To ensure nodes have sufficient memory to complete the snapshot, you should keep or set maxmemory at 80% of the node capacity so that 20% is reserved for overhead. See Monitor a cluster that has a high write load to learn more. This memory overhead, in addition to Monitoring snapshots, helps you manage your workload to have successful snapshots.

Stale snapshots

Recovering nodes from a stale snapshot can cause performance issues for your application as it tries to reconcile a significant amount of stale keys or other changes to your database such as a schema change. If you are concerned about recovering from a stale snapshot, you can disable the RDB persistence feature. Once you re-enable persistence, a snapshot is taken at the next scheduled snapshot interval.

Performance impact of RDB snapshots

Depending on your workload pattern RDB snapshots can impact the performance of the instance and increase latency for your applications. You can minimize the performance impact of RDB snapshots by scheduling them to run during periods of low instance traffic if you are comfortable with less frequent snapshots.

For example, if your instance has low traffic from 1 AM to 4 AM, you can set the start time to 3 AM and set the interval to 24 hours.

If your system has a constant load and requires frequent snapshots, you should carefully evaluate the performance impact, and weigh the benefits of using RDB snapshots for the workload.

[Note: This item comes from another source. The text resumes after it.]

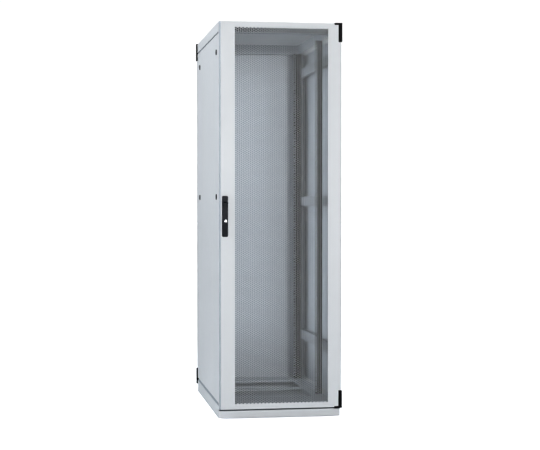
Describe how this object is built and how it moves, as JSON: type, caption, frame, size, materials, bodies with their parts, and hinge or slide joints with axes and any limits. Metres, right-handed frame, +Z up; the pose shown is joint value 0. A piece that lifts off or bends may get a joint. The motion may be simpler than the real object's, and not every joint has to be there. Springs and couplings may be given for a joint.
{
  "type": "server rack cabinet",
  "caption": "Free-standing network server rack cabinet with a perforated front door, a plain rear door, swing handles with rod locks, lift-off side panels and nineteen-inch rails.",
  "frame": {"origin": "on the floor, under the middle of the cabinet's bounding box", "axes": "+X to the right seen from the front, +Y to the rear, +Z up; the front door's face is the plane Y = -0.5 m"},
  "size_m": [0.612, 1.0274, 1.92],
  "materials": {
    "powder_coat": "fine-textured light grey powder coat",
    "frame_paint": "light grey powder coat, inner body",
    "rail_black": "satin black powder coat",
    "hinge_black": "black coated die casting",
    "handle_black": "black moulded handle",
    "chrome": "bright lock plug",
    "zinc": "zinc-plated steel",
    "seal_foam": "closed-cell foam",
    "edge_rubber": "moulded edge strip"
  },
  "bodies": {
    "cabinet": {"bottom_frame": "frame_paint", "top_frame": "frame_paint", "front_posts": "frame_paint", "rear_posts": "frame_paint", "right_braces": "frame_paint", "left_braces": "frame_paint", "latch_catches": "zinc", "panel_tabs": "frame_paint", "roof_panel": "powder_coat", "roof_cable_trim": "edge_rubber", "floor_plate": "frame_paint", "front_rail_left": "rail_black", "front_rail_right": "rail_black", "rear_rail_left": "rail_black", "rear_rail_right": "rail_black", "earth_stud": "zinc", "hinge_brackets": "hinge_black", "hinge_pins": "zinc", "hinge_screws": "hinge_black", "rod_keepers": "zinc"},
    "front_door": {"front_door_shell": "powder_coat", "front_door_mesh": "powder_coat", "front_door_inner_frame": "powder_coat", "front_door_seal": "seal_foam", "front_door_knuckles": "hinge_black", "front_handle_base": "handle_black", "front_rod_guides": "handle_black"},
    "front_spindle": {"front_handle_spindle": "handle_black"},
    "front_lever": {"front_handle_lever": "handle_black"},
    "front_key": {"front_key_plug": "chrome"},
    "front_upper_lock_rod": {"front_upper_rod": "zinc"},
    "front_lower_lock_rod": {"front_lower_rod": "zinc"},
    "rear_door": {"rear_door_shell": "powder_coat", "rear_door_inner_frame": "powder_coat", "rear_door_seal": "seal_foam", "rear_door_knuckles": "hinge_black", "rear_handle_base": "handle_black", "rear_rod_guides": "handle_black"},
    "rear_spindle": {"rear_handle_spindle": "handle_black"},
    "rear_lever": {"rear_handle_lever": "handle_black"},
    "rear_key": {"rear_key_plug": "chrome"},
    "rear_upper_lock_rod": {"rear_upper_rod": "zinc"},
    "rear_lower_lock_rod": {"rear_lower_rod": "zinc"},
    "left_panel": {"side_panel_left": "powder_coat"},
    "right_panel": {"side_panel_right": "powder_coat"},
    "latch_left_upper_front_turn": {"latch_left_upper_front": "handle_black"},
    "latch_left_upper_rear_turn": {"latch_left_upper_rear": "handle_black"},
    "latch_left_middle_front_turn": {"latch_left_middle_front": "handle_black"},
    "latch_left_middle_rear_turn": {"latch_left_middle_rear": "handle_black"},
    "latch_right_upper_front_turn": {"latch_right_upper_front": "handle_black"},
    "latch_right_upper_rear_turn": {"latch_right_upper_rear": "handle_black"},
    "latch_right_middle_front_turn": {"latch_right_middle_front": "handle_black"},
    "latch_right_middle_rear_turn": {"latch_right_middle_rear": "handle_black"},
    "front_left_foot": {"foot_front_left": "zinc"},
    "front_right_foot": {"foot_front_right": "zinc"},
    "rear_left_foot": {"foot_rear_left": "zinc"},
    "rear_right_foot": {"foot_rear_right": "zinc"},
    "floor_cover": {"floor_slide": "frame_paint"}
  },
  "joints": [
    {"name": "front_door_hinge", "type": "hinge", "parent": "cabinet", "child": "front_door", "pos_m": [0.297, -0.489, 0.95], "axis": [0, 0, 1], "range_deg": [0, 180]},
    {"name": "front_handle_turn", "type": "hinge", "parent": "front_door", "child": "front_spindle", "pos_m": [-0.2715, -0.49, 1.058], "axis": [0, -1, 0], "range_deg": [0, 90]},
    {"name": "front_handle_lift", "type": "hinge", "parent": "front_spindle", "child": "front_lever", "pos_m": [-0.2715, -0.5075, 1.042], "axis": [-1, 0, 0], "range_deg": [0, 35]},
    {"name": "front_key_turn", "type": "hinge", "parent": "front_lever", "child": "front_key", "pos_m": [-0.2695, -0.508, 0.957], "axis": [0, -1, 0], "range_deg": [0, 90]},
    {"name": "front_upper_rod_slide", "type": "slide", "parent": "front_door", "child": "front_upper_lock_rod", "axis": [0, 0, -1], "range_m": [0, 0.01257]},
    {"name": "front_lower_rod_slide", "type": "slide", "parent": "front_door", "child": "front_lower_lock_rod", "axis": [0, 0, 1], "range_m": [0, 0.01257]},
    {"name": "rear_door_hinge", "type": "hinge", "parent": "cabinet", "child": "rear_door", "pos_m": [-0.297, 0.489, 0.95], "axis": [0, 0, 1], "range_deg": [0, 180]},
    {"name": "rear_handle_turn", "type": "hinge", "parent": "rear_door", "child": "rear_spindle", "pos_m": [0.2715, 0.49, 1.058], "axis": [0, 1, 0], "range_deg": [0, 90]},
    {"name": "rear_handle_lift", "type": "hinge", "parent": "rear_spindle", "child": "rear_lever", "pos_m": [0.2715, 0.5075, 1.042], "axis": [1, 0, 0], "range_deg": [0, 35]},
    {"name": "rear_key_turn", "type": "hinge", "parent": "rear_lever", "child": "rear_key", "pos_m": [0.2695, 0.508, 0.957], "axis": [0, 1, 0], "range_deg": [0, 90]},
    {"name": "rear_upper_rod_slide", "type": "slide", "parent": "rear_door", "child": "rear_upper_lock_rod", "axis": [0, 0, -1], "range_m": [0, 0.01257]},
    {"name": "rear_lower_rod_slide", "type": "slide", "parent": "rear_door", "child": "rear_lower_lock_rod", "axis": [0, 0, 1], "range_m": [0, 0.01257]},
    {"name": "left_panel_slide", "type": "slide", "parent": "cabinet", "child": "left_panel", "axis": [-1, 0, 0], "range_m": [0, 0.25]},
    {"name": "right_panel_slide", "type": "slide", "parent": "cabinet", "child": "right_panel", "axis": [1, 0, 0], "range_m": [0, 0.25]},
    {"name": "latch_left_upper_front_quarter_turn", "type": "hinge", "parent": "left_panel", "child": "latch_left_upper_front_turn", "pos_m": [-0.296, -0.396, 1.778], "axis": [-1, 0, 0], "range_deg": [0, 90]},
    {"name": "latch_left_upper_rear_quarter_turn", "type": "hinge", "parent": "left_panel", "child": "latch_left_upper_rear_turn", "pos_m": [-0.296, 0.345, 1.778], "axis": [-1, 0, 0], "range_deg": [0, 90]},
    {"name": "latch_left_middle_front_quarter_turn", "type": "hinge", "parent": "left_panel", "child": "latch_left_middle_front_turn", "pos_m": [-0.296, -0.396, 1.073], "axis": [-1, 0, 0], "range_deg": [0, 90]},
    {"name": "latch_left_middle_rear_quarter_turn", "type": "hinge", "parent": "left_panel", "child": "latch_left_middle_rear_turn", "pos_m": [-0.296, 0.345, 1.073], "axis": [-1, 0, 0], "range_deg": [0, 90]},
    {"name": "latch_right_upper_front_quarter_turn", "type": "hinge", "parent": "right_panel", "child": "latch_right_upper_front_turn", "pos_m": [0.296, -0.396, 1.778], "axis": [1, 0, 0], "range_deg": [0, 90]},
    {"name": "latch_right_upper_rear_quarter_turn", "type": "hinge", "parent": "right_panel", "child": "latch_right_upper_rear_turn", "pos_m": [0.296, 0.345, 1.778], "axis": [1, 0, 0], "range_deg": [0, 90]},
    {"name": "latch_right_middle_front_quarter_turn", "type": "hinge", "parent": "right_panel", "child": "latch_right_middle_front_turn", "pos_m": [0.296, -0.396, 1.073], "axis": [1, 0, 0], "range_deg": [0, 90]},
    {"name": "latch_right_middle_rear_quarter_turn", "type": "hinge", "parent": "right_panel", "child": "latch_right_middle_rear_turn", "pos_m": [0.296, 0.345, 1.073], "axis": [1, 0, 0], "range_deg": [0, 90]},
    {"name": "front_left_foot_screw", "type": "slide", "parent": "cabinet", "child": "front_left_foot", "axis": [0, 0, -1], "range_m": [0, 0.025]},
    {"name": "front_right_foot_screw", "type": "slide", "parent": "cabinet", "child": "front_right_foot", "axis": [0, 0, -1], "range_m": [0, 0.025]},
    {"name": "rear_left_foot_screw", "type": "slide", "parent": "cabinet", "child": "rear_left_foot", "axis": [0, 0, -1], "range_m": [0, 0.025]},
    {"name": "rear_right_foot_screw", "type": "slide", "parent": "cabinet", "child": "rear_right_foot", "axis": [0, 0, -1], "range_m": [0, 0.025]},
    {"name": "floor_cover_slide", "type": "slide", "parent": "cabinet", "child": "floor_cover", "axis": [0, -1, 0], "range_m": [0, 0.19]}
  ],
  "couplings": [
    {"joint": "front_upper_rod_slide", "follows": "front_handle_turn", "m_per_rad": 0.008},
    {"joint": "front_lower_rod_slide", "follows": "front_handle_turn", "m_per_rad": 0.008},
    {"joint": "rear_upper_rod_slide", "follows": "rear_handle_turn", "m_per_rad": 0.008},
    {"joint": "rear_lower_rod_slide", "follows": "rear_handle_turn", "m_per_rad": 0.008}
  ]
}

Choose a single-zone instance if your instance doesn't use replicas

When configuring an instance without replicas, we recommend a single-zone architecture for improved reliability. Here's why:

Minimize outage impact

Zonal outages are less likely to impact your instance. By placing all nodes within a single zone, the chance of a zonal outage affecting your server drops from 100% to 33%. This is because there is a 33% chance the zone where your instance is located goes down, as opposed to 100% chance that nodes located in the unavailable zone are impacted.

Rapid recovery

Should a zonal outage occur, recovery is streamlined. You can respond by quickly provisioning a new instance in a functioning zone and redirecting your application for minimally interrupted operations.